We hadn’t caught bin Laden. We hadn’t put al Qaeda to rest, and as a consequence, I thought that it was going to be a distraction. Now Senator McCain and President Bush had a very different judgment.
And I wish I had been wrong for the sake of the country and they had been right, but that’s not the case. We’ve spent over $600 billion so far, soon to be $1 trillion. We have lost over 4,000 lives. We have seen 30,000 wounded, and most importantly, from a strategic national security perspective, al Qaeda is resurgent, stronger now than at any time since 2001.
We took our eye off the ball. And not to mention that we are still spending $10 billion a month, when they have a $79 billion surplus, at a time when we are in great distress here at home, and we just talked about the fact that our budget is way overstretched and we are borrowing money from overseas to try to finance just some of the basic functions of our government. So I think the lesson to be drawn is that we should never hesitate to use military force, and I will not, as president, in order to keep the American people safe. But we have to use our military wisely. And we did not use our military wisely in Iraq.
So, the lessons of Iraq are, use your military wisely and don’t go in in the first place, according to Obama. I can’t disagree with those two lessons, but…dude, we’re already there. We’ve been there for almost 6 years now. Are you really going back to a speech in 2002 at this point? How about referencing what’s going on now and projecting into the future, as McCain did?
LEHRER: Do you agree with that, the lesson of Iraq?
MCCAIN: The next president of the United States is not going to have to address the issue as to whether we went into Iraq or not. The next president of the United States is going to have to decide how we leave, when we leave, and what we leave behind. That’s the decision of the next president of the United States.
McCain then proceeded to beat Obama soundly about the head and shoulders regarding his contradictory statements on the troop escalation ordered by President Bush in the beginning 2007.

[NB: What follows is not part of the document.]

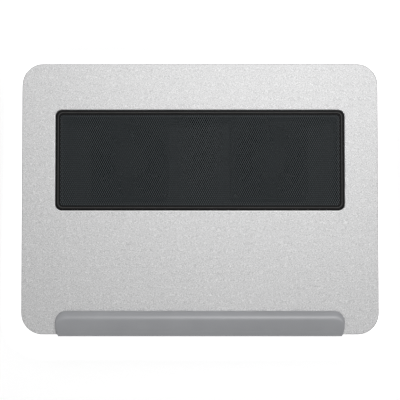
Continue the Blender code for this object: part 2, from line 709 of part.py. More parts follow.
def make_lead(side):
    curve = bpy.data.curves.new(f"fan_lead_{side}", "CURVE")
    curve.dimensions = "3D"
    curve.bevel_depth = LEAD_RADIUS * MM
    curve.bevel_resolution = 2
    curve.use_fill_caps = True
    route = smooth_route(LEADS[side])
    spline = curve.splines.new("POLY")
    spline.points.add(len(route) - 1)
    for point, place in zip(spline.points, route):
        point.co = (*mm(place), 1.0)
    curve.materials.append(bpy.data.materials["black_sheath"])
    link(curve.name, curve, None)


def main():
    for obj in list(bpy.data.objects):
        bpy.data.objects.remove(obj, do_unlink=True)
    make_finishes()
    plate_frame = link("plate_frame", None, None, PLATE_ORIGIN)
    plate_frame.rotation_euler.x = TILT
    make_top_plate(plate_frame)
    make_grille(plate_frame)
    make_upper_frame(plate_frame)
    make_front_stopper(plate_frame)
    make_base_tray()
    make_tray_screws()
    make_feet()
    for side in FAN_PLACES:
        make_intake_guard(side)
        make_fan(side)
        make_lead(side)
    make_board()
    make_socket("usb_port", *USB_PORT)
    make_socket("power_inlet", *POWER_INLET)
    make_switch()


main()
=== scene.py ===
import json
import math

import bmesh
import bpy
from mathutils import Matrix, Vector


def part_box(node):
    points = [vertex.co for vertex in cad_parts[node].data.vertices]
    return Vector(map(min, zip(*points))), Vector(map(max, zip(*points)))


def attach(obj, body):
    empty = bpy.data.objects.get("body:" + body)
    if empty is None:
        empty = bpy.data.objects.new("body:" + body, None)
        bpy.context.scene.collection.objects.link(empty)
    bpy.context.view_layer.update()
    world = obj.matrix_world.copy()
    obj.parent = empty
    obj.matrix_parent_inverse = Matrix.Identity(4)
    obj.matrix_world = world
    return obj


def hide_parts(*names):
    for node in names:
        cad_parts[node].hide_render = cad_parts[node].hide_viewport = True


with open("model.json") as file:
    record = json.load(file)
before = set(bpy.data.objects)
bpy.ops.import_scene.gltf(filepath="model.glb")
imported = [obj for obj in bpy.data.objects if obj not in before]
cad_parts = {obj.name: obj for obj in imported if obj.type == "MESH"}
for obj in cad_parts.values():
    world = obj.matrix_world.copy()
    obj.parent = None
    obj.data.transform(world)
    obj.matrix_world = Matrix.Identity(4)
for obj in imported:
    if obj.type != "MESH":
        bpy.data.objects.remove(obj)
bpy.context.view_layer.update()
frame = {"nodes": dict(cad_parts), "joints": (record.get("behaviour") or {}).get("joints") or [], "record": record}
nodes = frame["nodes"]
scene = bpy.context.scene
mm = 0.001  # sizes below are in millimetres
past = 1.0  # how far a cutting shape runs past the surface that it cuts
print("frame loaded")

# The plate leans towards the front. Its own frame has X right, Y to the rear and Z up from its top face.
plate = {
    "half": (183.0, 139.0), "corner": 22.0, "cornerSteps": 24, "thick": 2.0, "fillet": 0.9, "lowerEdge": 0.3,
    "widestShare": 0.85,  # of the thickness, from the top face down to the widest part of the rim
    "screwHole": 1.6,
}
laptopFace = next(mount for mount in frame["record"]["mounts"] if mount["name"] == "laptop_face")
tilt = math.atan2(-laptopFace["axis"][1], laptopFace["axis"][2])
plateLow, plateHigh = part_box("top_plate")
plateY = (plateLow.y + plateHigh.y) / 2 - math.sin(tilt) * plate["widestShare"] * plate["thick"] * mm
plateZ = laptopFace["pos_m"][2] - (laptopFace["pos_m"][1] - plateY) * math.tan(tilt)
onPlate = Matrix.Translation((0.0, plateY, plateZ)) @ Matrix.Rotation(tilt, 4, "X")


def leaningZ(y, height):  # world height in mm, at y, of the plane this far above the plate's top face
    return plateZ / mm + (y - plateY / mm) * math.tan(tilt) + height / math.cos(tilt)


# Outlines and shapes

def rounded(half, corner, steps, centre=(0.0, 0.0)):  # anticlockwise outline of a rounded rectangle
    outline = []
    for quarter, (sx, sy) in enumerate(((1, 1), (-1, 1), (-1, -1), (1, -1))):
        for i in range(steps + 1):
            angle = math.pi / 2 * (quarter + i / steps)
            x = centre[0] + sx * (half[0] - corner) + corner * math.cos(angle)
            y = centre[1] + sy * (half[1] - corner) + corner * math.sin(angle)
            outline.append((x, y))
    return outline


def level(outline, z):
    return [(x, y, z) for x, y in outline]


def skin(rings, closed=False, others=None):  # a closed surface through rings of equal length
    shape = bmesh.new()
    loops = [[shape.verts.new([value * mm for value in point]) for point in ring] for ring in rings]
    pairs = list(zip(loops, loops[1:]))
    if closed:
        pairs.append((loops[-1], loops[0]))
    else:
        shape.faces.new(reversed(loops[0]))
        shape.faces.new(loops[-1])
    for band, (low, high) in enumerate(pairs):
        for i in range(len(low)):
            j = (i + 1) % len(low)
            face = shape.faces.new((low[i], low[j], high[j], high[i]))
            face.material_index = (others or {}).get(band, 0)
    bmesh.ops.recalc_face_normals(shape, faces=shape.faces)
    return shape


def turned(profile, steps, closed=False):  # (radius, z) pairs turned about Z
    angles = [2 * math.pi * i / steps for i in range(steps)]
    return skin([[(r * math.cos(a), r * math.sin(a), z) for a in angles] for r, z in profile], closed)


def block(xs, ys, zs):
    shape = bmesh.new()
    centre = [(low + high) / 2 * mm for low, high in (xs, ys, zs)]
    sides = [(high - low) * mm for low, high in (xs, ys, zs)]
    bmesh.ops.create_cube(shape, size=1.0, matrix=Matrix.LocRotScale(centre, None, sides))
    return shape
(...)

Senator Obama said the surge could not work, said it would increase sectarian violence, said it was doomed to failure. Recently on a television program, he said it exceed our wildest expectations. But yet, after conceding that, he still says that he would oppose the surge if he had to decide that again today. Incredibly, incredibly Senator Obama didn’t go to Iraq for 900 days and never asked for a meeting with General Petraeus.

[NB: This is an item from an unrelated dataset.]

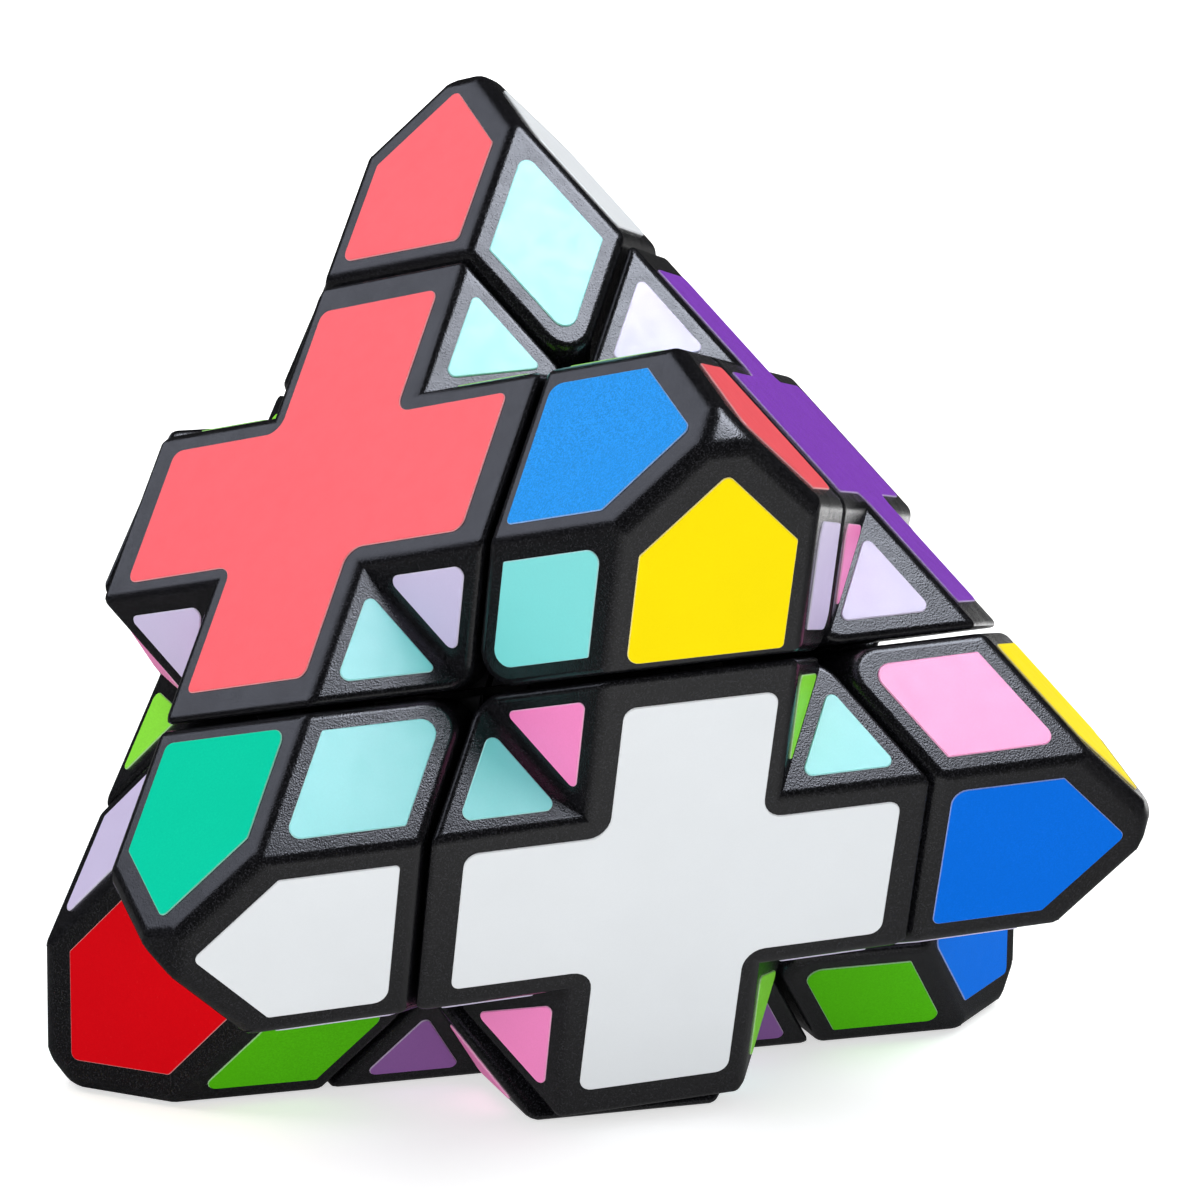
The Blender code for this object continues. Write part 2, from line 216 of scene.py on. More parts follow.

Ouuuuuch. That’s John Kerry, “for it before I was against it” territory.
Now, if I were Obama, I would have said something like this:
As you know, John, the surge did not work for quite some time. And that was a surge that you yourself designed, with Joe Lieberman, and which was a terrible failure. It increased violence, empowered the insurgency, and left Al Qaeda alone. It was only after our tactics changed, and we included outreach to the anti-Al Qaeda Sunni community within Anbar province, that the surge began to function as promised. Even then, the quelling of violence was only achieved with the cooperation of Muqtada Al-Sadr and his Mahdi Army agreeing to a cease-fire.
So yes, I would absolutely oppose the surge as originally designed. As you yourself have said so often, we cannot afford failure in Iraq.

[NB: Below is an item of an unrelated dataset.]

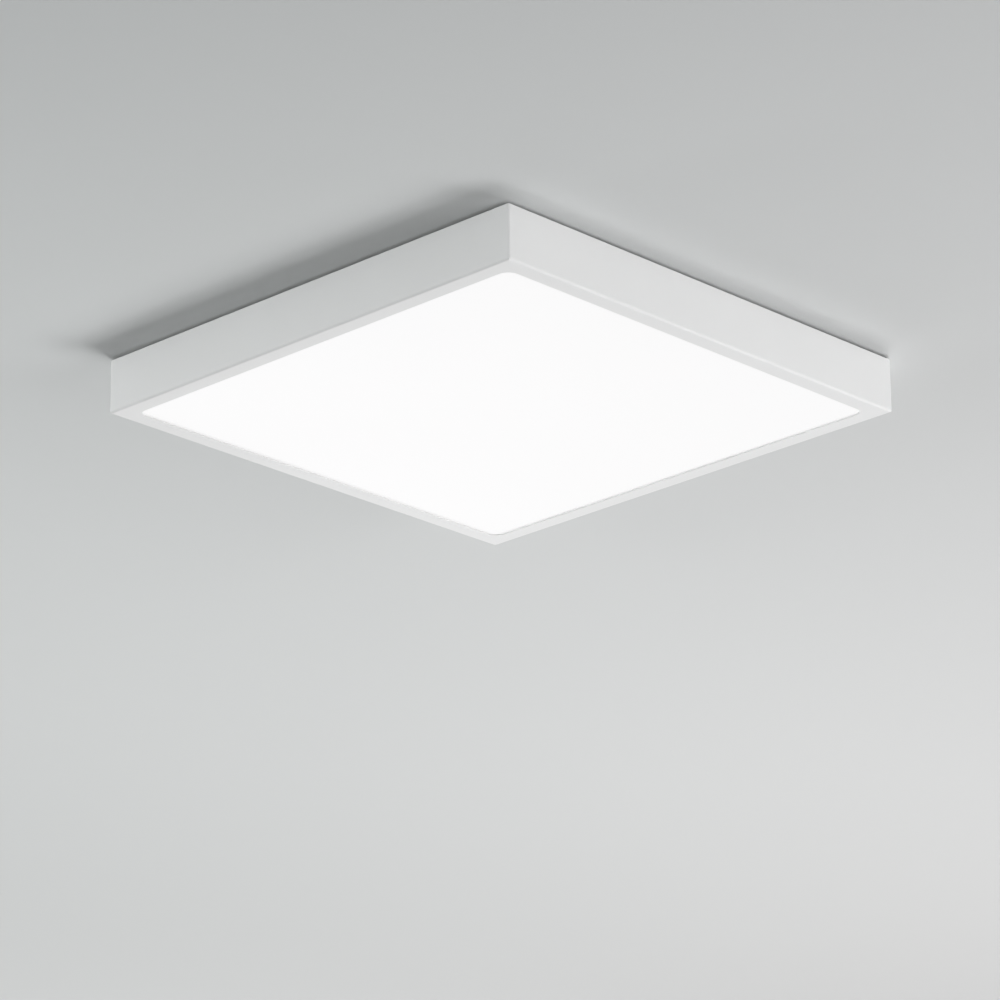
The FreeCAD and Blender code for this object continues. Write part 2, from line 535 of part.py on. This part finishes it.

But of course, Obama said nothing of the sort, because that would be, you know, fighting back against the Republicans and their framing. And we can’t have that! Besides, we have to realize that Obama’s judgment is always superior, in every case. That is very important to him.
But let’s get back to the core issue here. Senator McCain is absolutely right that the violence has been reduced as a consequence of the extraordinary sacrifice of our troops and our military families.They have done a brilliant job, and General Petraeus has done a brilliant job. But understand, that was a tactic designed to contain the damage of the previous four years of mismanagement of this war.
And so John likes — John, you like to pretend like the war started in 2007. You talk about the surge. The war started in 2003, and at the time when the war started, you said it was going to be quick and easy. You said we knew where the weapons of mass destruction were. You were wrong.
You said that we were going to be greeted as liberators. You were wrong. You said that there was no history of violence between Shia and Sunni. And you were wrong. And so my question is…
LEHRER: Senator Obama…
OBAMA: … of judgment, of whether or not — of whether or not — if the question is who is best-equipped as the next president to make good decisions about how we use our military, how we make sure that we are prepared and ready for the next conflict, then I think we can take a look at our judgment.
AAAAAACK! No one cares about what goes on your damn head, Obama. No one cares what you “believe” or “hope.” They care what you’re going to DO.
At this point, no one knows what Obama would do as President, and it’s largely because he keeps ceding important issues, like Iraq/The Surge, FISA and a strong pro-choice platform, to the Republicans. His me-tooism was never more cringe-inducing than it was during the debate, when he claimed to be wearing a meaningful bracelet, just like McCain – but it turned out that not only did he not remember the name on the bracelet, but that the soldier’s family had also asked him months ago to stop wearing it. That moment was so bad that I had to turn off the debate a few minutes later.
So, it looks like we have a choice between a real Republican and a fake Republican who calls himself a Democrat this year. My guess is that the public will pick the real Republican in November; because if there’s one thing McCain has that Obama doesn’t, it’s experience at being a leader on issues of great importance to the nation. That he was wrong on many of those issues will not matter. Americans prefer “me” to “me-too,” every single time.